Rows from a 3D modeling dataset
════
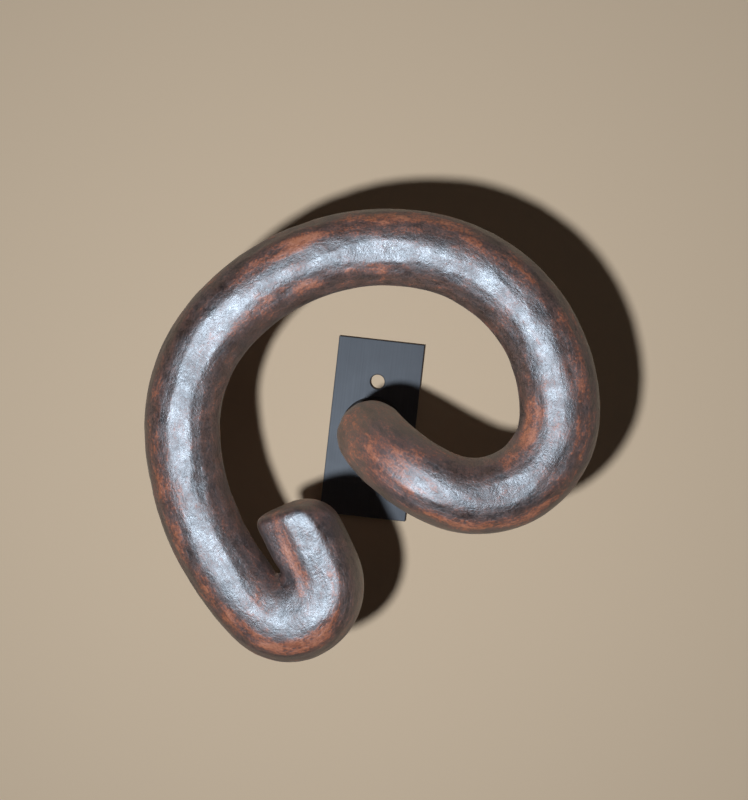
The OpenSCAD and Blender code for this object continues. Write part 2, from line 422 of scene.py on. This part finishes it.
wear = MEAN_WEAR - (STREAK_SHARE + SPECK_SHARE + CLOUD_SHARE) / 2
for part, share in ((rubbed, RUB_SHARE), (streak, STREAK_SHARE), (speck, SPECK_SHARE), (cloud, CLOUD_SHARE)):
    wear = add(tree, "ShaderNodeMath", {"operation": "MULTIPLY_ADD"}, i0=part, i1=share, i2=wear).outputs[0]
colour = add(tree, "ShaderNodeValToRGB", Fac=wear)
stops = colour.color_ramp.elements
for at, tint in WEAR_TINTS.items():
    stop = stops[0] if at == 0 else stops[-1] if at == 1 else stops.new(at)
    stop.color = linear(tint)
orange_matt = add(tree, "ShaderNodeMapRange", Value=wear, To_Min=0.02, To_Max=0.18)
gloss = add(tree, "ShaderNodeMapRange", Value=worn, From_Min=0.35, From_Max=0.65, To_Min=0.34, To_Max=0.50)
roughness = add(tree, "ShaderNodeMath", {"operation": "ADD"}, i0=orange_matt.outputs[0], i1=gloss.outputs[0])
crinkle = add(tree, "ShaderNodeBump", Height=streak, Strength=1.0, Distance=STREAK_DEPTH)
crinkle = add(tree, "ShaderNodeBump", Height=dimple, Strength=1.0, Distance=DIMPLE_DEPTH,
              Normal=crinkle.outputs[0])
crinkle = add(tree, "ShaderNodeBump", Height=speck, Strength=1.0, Distance=SPECK_DEPTH,
              Normal=crinkle.outputs[0])
shader = add(tree, "ShaderNodeBsdfPrincipled", Base_Color=colour.outputs[0], Roughness=roughness.outputs[0],
             IOR=FLAKE_IOR, Normal=crinkle.outputs[0])
add(tree, "ShaderNodeOutputMaterial", Surface=shader.outputs[0])
mesh.materials.append(bar_paint)
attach(bar, "root")
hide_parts("hook_bar")


# ---------------------------------------------------------------------------
# Wall board: a plain flat board, painted, that the plate lies on.
# From behind it can't be seen and lets light through, so that the plate's back shows.
# ---------------------------------------------------------------------------
WALL_SIZE = 3.0
WALL_GAP = 0.05 * MM
# Matt emulsion paint: an even warm beige with no sheen
wall_board, tree = start_material("pale_matt_board")
facing = add(tree, "ShaderNodeNewGeometry").outputs["Backfacing"]
matt = add(tree, "ShaderNodeBsdfDiffuse", Color=linear("#d5b594"))
clear = add(tree, "ShaderNodeBsdfTransparent")
rays = add(tree, "ShaderNodeLightPath")
let_through = add(tree, "ShaderNodeMath", {"operation": "MAXIMUM"}, i0=facing,
                  i1=rays.outputs["Is Shadow Ray"])
both = add(tree, "ShaderNodeMixShader", i0=let_through.outputs[0], i1=matt.outputs[0], i2=clear.outputs[0])
add(tree, "ShaderNodeOutputMaterial", Surface=both.outputs[0])
half = WALL_SIZE / 2
board_corners = [(-half, WALL_GAP, -half), (half, WALL_GAP, -half),
                 (half, WALL_GAP, half), (-half, WALL_GAP, half)]
mesh = bpy.data.meshes.new("wall_board")
mesh.from_pydata(board_corners, [], [(0, 1, 2, 3)])
mesh.materials.append(wall_board)
wall = bpy.data.objects.new("wall_board", mesh)
bpy.context.scene.collection.objects.link(wall)


# ---------------------------------------------------------------------------
# Dark surround: black cloth flags on the five open sides, out of the camera's sight.
# They keep the pale room out of the bar's gloss, so that its black lacquer stays dark.
# ---------------------------------------------------------------------------
# Black cotton: it gives back almost no light
black_cloth, tree = start_material("black_cloth")
cloth = add(tree, "ShaderNodeBsdfDiffuse", Color=linear("#101010"))
add(tree, "ShaderNodeOutputMaterial", Surface=cloth.outputs[0])
near_corners = [(x, -half, z) for x, _, z in board_corners]
mesh = bpy.data.meshes.new("black_flags")
mesh.from_pydata(board_corners + near_corners, [],
                 [(4, 5, 6, 7), (0, 1, 5, 4), (1, 2, 6, 5), (2, 3, 7, 6), (3, 0, 4, 7)])
mesh.materials.append(black_cloth)
flags = bpy.data.objects.new("black_flags", mesh)
bpy.context.scene.collection.objects.link(flags)
flags.visible_camera = False


# ---------------------------------------------------------------------------
# Camera: a small camera held close in front of the hook.
# It looks square at the wall, rolled a little.
# ---------------------------------------------------------------------------
CAMERA_AT = Vector((-0.5, -262, 10)) * MM
CAMERA_ROLL = math.radians(6.4)
CAMERA_LENS, CAMERA_NEAR = 33.4, 5 * MM
lens = bpy.data.cameras.new("camera")
lens.lens = CAMERA_LENS
lens.clip_start = CAMERA_NEAR
camera = bpy.data.objects.new("camera", lens)
bpy.context.scene.collection.objects.link(camera)
camera.matrix_world = (Matrix.Translation(CAMERA_AT) @ Matrix.Rotation(math.pi / 2, 4, "X")
                       @ Matrix.Rotation(CAMERA_ROLL, 4, "Z"))
bpy.context.scene.camera = camera


# ---------------------------------------------------------------------------
# Lamps: a small cool key at the camera's lower left, whose light is even all over the wall, and broad weak
# fills above and to the right. One more fill behind the board lights the plate's back, and the room is pale.
# ---------------------------------------------------------------------------
KEY_AT, KEY_SIZE, KEY_POWER = (-33, -262, -20), 10, 42
# Each fill's place and size in mm, and its power in watts
FILLS = {"fill_above": ((120, -700, 500), 700, 0.14), "fill_right": ((600, -500, -100), 600, 0.11),
         "fill_behind": ((-300, 800, 300), 500, 4)}
ROOM_LIGHT, ROOM_SEEN = 0.004, 0.9


def place_lamp(name, kind, at, power):
    """A lamp aimed at the middle of the ring."""
    light = bpy.data.lights.new(name, kind)
    light.energy = power
    lamp = bpy.data.objects.new(name, light)
    bpy.context.scene.collection.objects.link(lamp)
    lamp.location = Vector(at) * MM
    lamp.rotation_euler = (Vector((0, -RING_REACH, 0)) - lamp.location).to_track_quat("-Z", "Y").to_euler()
    lamp.visible_camera = False
    return light


key = place_lamp("key", "POINT", KEY_AT, KEY_POWER)
key.shadow_soft_size = KEY_SIZE / 2 * MM
key.color = linear("#dbedff")[:3]
key.use_nodes = True
tree = key.node_tree
tree.nodes.clear()
even = add(tree, "ShaderNodeLightFalloff", Strength=1.0).outputs["Constant"]
glow = add(tree, "ShaderNodeEmission", Strength=even)
add(tree, "ShaderNodeOutputLight", Surface=glow.outputs[0])
for name, (at, size, power) in FILLS.items():
    light = place_lamp(name, "AREA", at, power)
    light.shape = "DISK"
    light.size = size * MM
bpy.data.objects["fill_behind"].visible_glossy = False

room = bpy.data.worlds.new("pale_room")
bpy.context.scene.world = room
room.use_nodes = True
tree = room.node_tree
tree.nodes.clear()
rays = add(tree, "ShaderNodeLightPath")
seen = rays.outputs["Is Camera Ray"]
for kind in ("Is Glossy Ray", "Is Transmission Ray"):
    seen = add(tree, "ShaderNodeMath", {"operation": "MAXIMUM"}, i0=seen, i1=rays.outputs[kind]).outputs[0]
strength = add(tree, "ShaderNodeMix", i0=seen, i2=ROOM_LIGHT, i3=ROOM_SEEN)
sky = add(tree, "ShaderNodeBackground", Color=linear("#f2efea"), Strength=strength.outputs[0])
add(tree, "ShaderNodeOutputWorld", Surface=sky.outputs[0])

bpy.context.scene.view_settings.view_transform = "Standard"
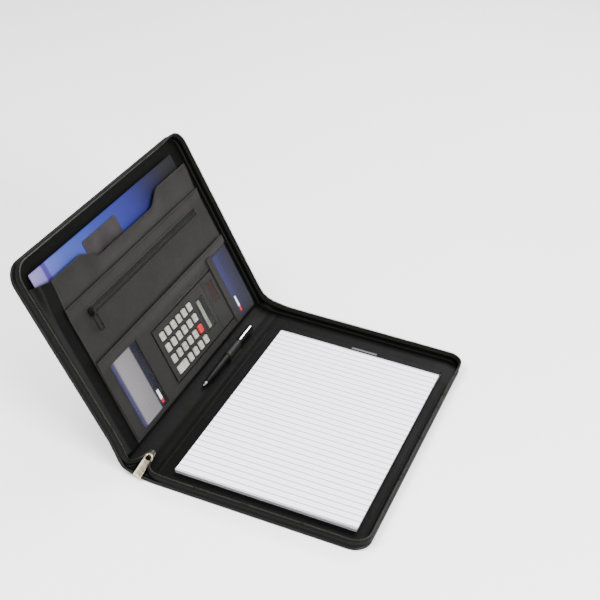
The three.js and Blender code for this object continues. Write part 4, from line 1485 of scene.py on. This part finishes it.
CAMERA_PLACE = (0.3472, -1.0531, 0.8913)
CAMERA_AZIMUTH = 19.8
CAMERA_ELEVATION = 33.25
CAMERA_ROLL = 4.3
CAMERA_LENS = 72.7
FLOOR_HALF_SIZE = 9
FLOOR_DROP = 0.0004


def link(name, data):
    obj = bpy.data.objects.new(name, data)
    bpy.context.scene.collection.objects.link(obj)
    return obj


def add_camera():
    data = bpy.data.cameras.new("camera")
    data.lens = CAMERA_LENS
    data.sensor_width = 36
    data.clip_end = 20
    camera = link("camera", data)
    camera.matrix_world = (
        Matrix.Translation(CAMERA_PLACE)
        @ Matrix.Rotation(math.radians(CAMERA_AZIMUTH), 4, "Z")
        @ Matrix.Rotation(math.radians(90 - CAMERA_ELEVATION), 4, "X")
        @ Matrix.Rotation(math.radians(CAMERA_ROLL), 4, "Z")
    )
    bpy.context.scene.camera = camera


def add_light(name, place, target, size, power):
    data = bpy.data.lights.new(name, "AREA")
    data.shape = "RECTANGLE"
    data.size, data.size_y = size
    data.energy = power
    light = link(name, data)
    light.location = place
    light.rotation_mode = "QUATERNION"
    light.rotation_quaternion = (Vector(target) - Vector(place)).to_track_quat("-Z", "Y")


def add_stage():
    world = bpy.data.worlds.new("studio")
    world.use_nodes = True
    background = world.node_tree.nodes["Background"]
    background.inputs["Color"].default_value = (1, 1, 1, 1)
    background.inputs["Strength"].default_value = 0.7
    bpy.context.scene.world = world
    add_light("key", (-0.9, -0.9, 1.9), (0, 0, 0.05), (1.2, 1.2), 105)
    add_light("fill", (1.7, -0.9, 0.95), (-0.15, 0, 0.12), (1.0, 1.0), 150)
    add_light("rim", (0.2, 1.6, 1.3), (0, 0, 0.1), (1.6, 0.8), 50)

    nodes = Nodes("floor")
    color = nodes.ramp(nodes.noise(3, 2), [(0.2, (246, 246, 246)), (0.8, (250, 250, 250))])
    mesh = bpy.data.meshes.new("floor")
    size = FLOOR_HALF_SIZE
    corners = [(-size, -size, 0), (size, -size, 0), (size, size, 0), (-size, size, 0)]
    mesh.from_pydata(corners, [], [(0, 1, 2, 3)])
    mesh.materials.append(nodes.finish(color, 0.7))
    floor = link("floor", mesh)
    floor.location.z = -FLOOR_DROP


add_camera()
add_stage()
add_outer_leather()
for half in HALVES:
    add_lining(half)
for half in HALVES:
    add_wall(half)
add_main_slider()
add_pad_pocket()
add_pad_block()
add_top_sheet()
add_pad_binding()
add_folder()
add_document_pocket()
add_near_gusset()
add_far_gusset()
add_zip_pocket()
add_pocket_tape()
add_pocket_slider()
add_lower_band()
add_slots()
add_business_card()
add_calculator()
for (row, column), mark in KEY_MARKS.items():
    add_key(row, column, mark)
add_pen_barrel()
add_pen_cap()
add_pen_loop()
add_badge()
paint_boards()

bpy.context.view_layer.update()
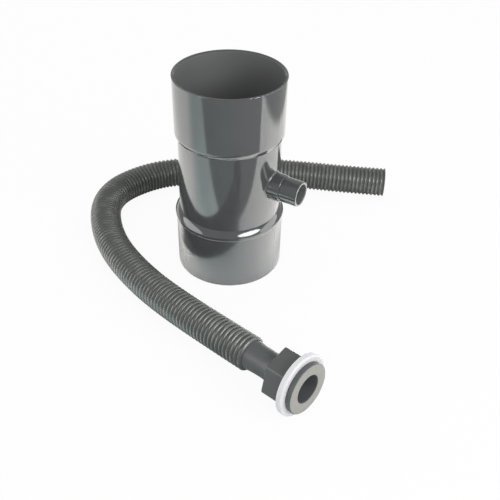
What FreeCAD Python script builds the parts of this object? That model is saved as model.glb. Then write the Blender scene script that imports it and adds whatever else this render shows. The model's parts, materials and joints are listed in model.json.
════
**The task**:
Which lines hold the string "finishes"? Copy all of them from the data above.

**Answer below**:
The OpenSCAD and Blender code for this object continues. Write part 2, from line 422 of scene.py on. This part finishes it.
The three.js and Blender code for this object continues. Write part 4, from line 1485 of scene.py on. This part finishes it.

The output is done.